Nous sommes donc en juin 1942. Le roman commence par la reproduction d'une circulaire officielle adressée par le Directeur de la Police Judiciaire et le Directeur de la Police Municipale à tous les commissionnaires de la voie publique et commissaires de banlieue. Le document précise les modalités de l'application de la 8e ordonnance relative au port de l'étoile jaune... Désormais, tous les juifs devront porter "l'insigne juif"; ils devront, par exemple, se rassembler dans la queue des rames de métro.Justement, Léon Sadorski est là, dans le métro, sur un strapontin, et il fixe des yeux  la jeune femme à l'étoile jaune qui vient de monter à La Motte Picquet. Sadorski enquête, il est déguisé en employé du gaz... Cette fille, il est persuadé de l'avoir déjà rencontrée. C'était au printemps, place Dauphine. La jeune fille lisait Paul Valéry. Avec sa jupe de jeune fille modèle et son corsage blanc, il l'avait trouvée à son goût. Car on se rappelle à quel point Sadorski aime les jeunes filles...  Cette fois, la jeune fille porte une sage jupe grise et une veste à boutons de nacre. Avec, à son revers, une étoile jaune mais aussi un bouquet bleu blanc rouge. Et, au bord de ses paupières rougies, des larmes qui perlent. Sadorski ne dit rien, il fulmine. Contre tous ces juifs, contre toute cette jeunesse swing, contre tous ceux qui sont contre le port de l'étoile jaune, ces traîtres à la France. 

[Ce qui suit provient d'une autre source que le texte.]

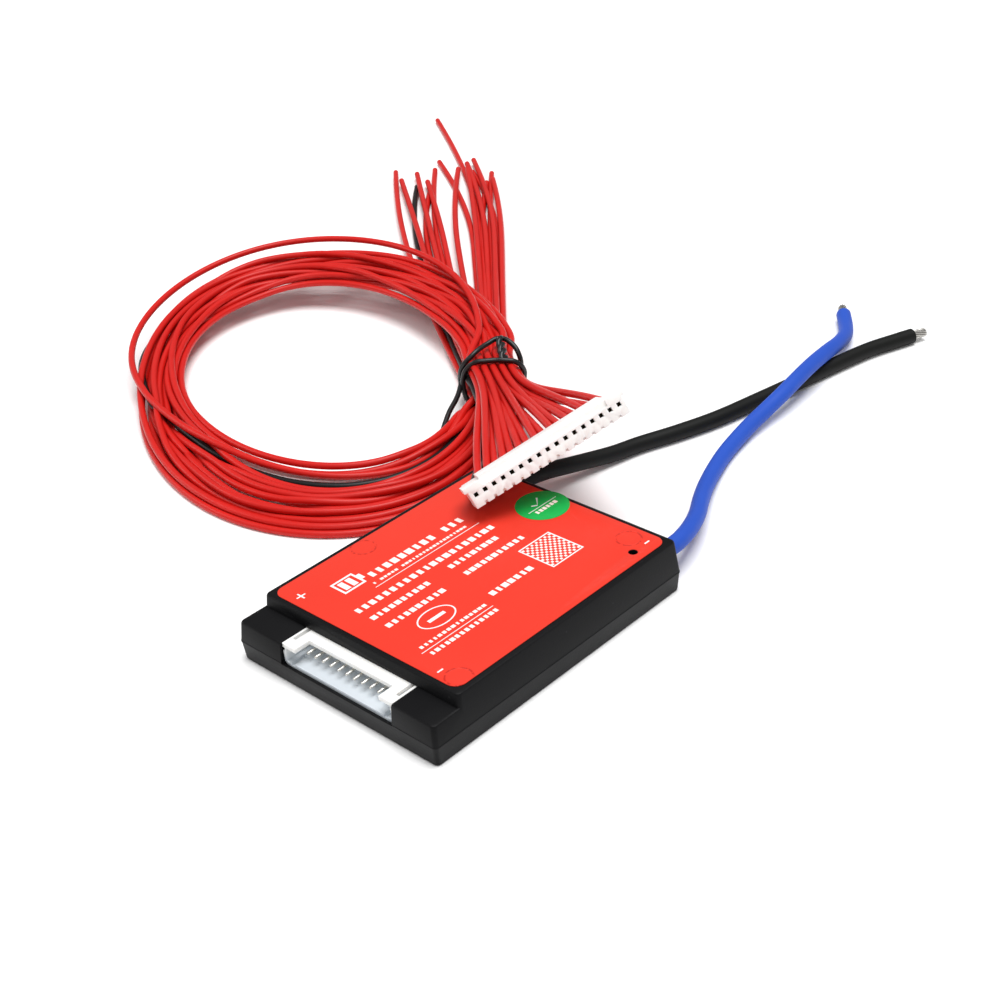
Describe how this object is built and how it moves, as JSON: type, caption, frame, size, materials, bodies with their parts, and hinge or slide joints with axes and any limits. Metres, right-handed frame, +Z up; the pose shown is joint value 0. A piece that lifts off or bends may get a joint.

Et puis il y a la petite Julie, la voisine des Sadorski. Juive, elle aussi. Mais dont Sadorski est amoureux. Comment va-t-il se débrouiller pour naviguer entre son désir pour Julie, son envie de la protéger, ou plutôt de la garder près de lui, et sa mission d'inspecteur des renseignements généraux ? Entre le moment où débute le roman et le 16 juillet, premier jour de la rafle avec son effroyable mission de mort collective, une suite de morts individuelles violentes va jalonner le parcours de Léon Sadorski, avec ses lâchetés, ses trahisons. Les péripéties qui rythment cette intrigue complexe et passionnante vont révéler, progressivement, d'autres aspects toujours plus sombres de la personnalité de ce personnage à la fois singulier et emblématique. Les jours qui précèdent la rafle sont décrits de façon impitoyable, avec la violence et le cynisme inouïs des protagonistes, la bêtise insondable, la lâcheté des hommes, leur capacité infinie à apaiser leur conscience en se proclamant patriotes... Romain Slocombe avance, déploie une intrigue complexe, livre un récit à la fois très documenté et parfaitement construit. Et surtout réussit ce tour de force : mettre sa fiction au service de l'histoire, et son récit prenant au service d'une vigilance plus indispensable aujourd'hui que jamais, 

Romain Slocombe, L'étoile jaune de l'inspecteur Sadorski, "La bête noire" Robert Laffont

1 commentaire:

  1. Les événements décrits dans ce livre sont connus et on fait l'objet d'une littérature abondante. Mais ce qui est nouveau c'est la vision au niveau d'un collabo convaincu, personnage totalement détestable. Je reconnais à l'auteur le talent pour décrire la noirceur humaine mais je n'ai pas apprécié l'absence de personnage positif. Il n'y a que des victimes et des bourreaux.